Novartis unveiled the results Sunday at the American Society of Clinical Oncology annual meeting, showing that among patients with HR-positive, HER2-negative breast cancer, adding Kisqali to fulvestrant kept the disease at bay for nearly eight months longer than fulvestrant alone.
That’s “among the biggest improvements since the induction of hormonal therapy some 45 years ago,” study investigator Dennis Slamon, M.D., Ph.D., said.
The results covered women who hadn’t been treated before and those whose disease had progressed after one line of treatment.

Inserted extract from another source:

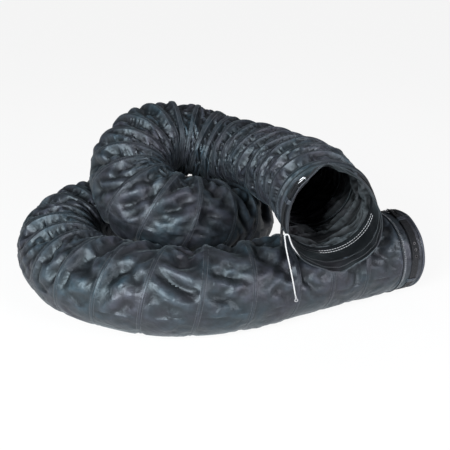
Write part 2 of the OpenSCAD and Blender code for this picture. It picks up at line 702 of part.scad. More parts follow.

In previously untreated patients, the Kisqali-fulvestrant combo staved off disease for a median 20.5 months, compared with just 12.8 months for solo fulvestrant. And investigators estimated that nearly 70% of women in that first-line subgroup still hadn’t seen their disease progress at a median follow-up of 16.5 months.
Up to this point, “the dogma has been that these patients should receive hormonal therapy first, and then if they progress on that, then you give the combination,” Slamon said. Now, though, these data set “a new potential standard for patients that have not seen prior hormonal therapy,” he said.
Whether Kisqali’s performance in this trial translates to earlier use in the real world, though, remains to be seen.
“I’d like to tell you I think it’s going to be used a lot more given these data, but just given what I’ve seen in the past, it’s going to be interesting” to see how prescribing patterns play out, Slamon said. He pointed to Roche blockbuster Herceptin, which physicians—“who tend to be quite conservative in their approach”—continued to hold back until after further lines of chemo, even after data rolled out supporting its first-line use.
Novartis, for one, is hoping to see doctors run with the new data—and bolster Kisqali’s sales in the process. While its rival drug Ibrance, a Pfizer blockbuster, had a big head start on its in-class rivals, analysts still predicted that Kisqali and Eli Lilly player Verzenio could crack the $1 billion mark at their respective sales peaks. So far, though, Kisqali has failed to gain major traction—so much so that CEO Vas Narasimhan, before stepping into the company’s top spot, included jump-starting the product on his list of the top three challenges he’d face as helmsman.
Meanwhile, positive new breast cancer data on Ibrance and Verzenio have continued to boost the profile of the CDK 4/6 class as a whole—and, in turn, expand sales prospects for all three players. “I think it’s been remarkable, since we initially did the first studies, how consistent the data have been across all members of the class,” Slamon said, adding that the results the class has put up so far show that “this is an important new therapeutic approach.”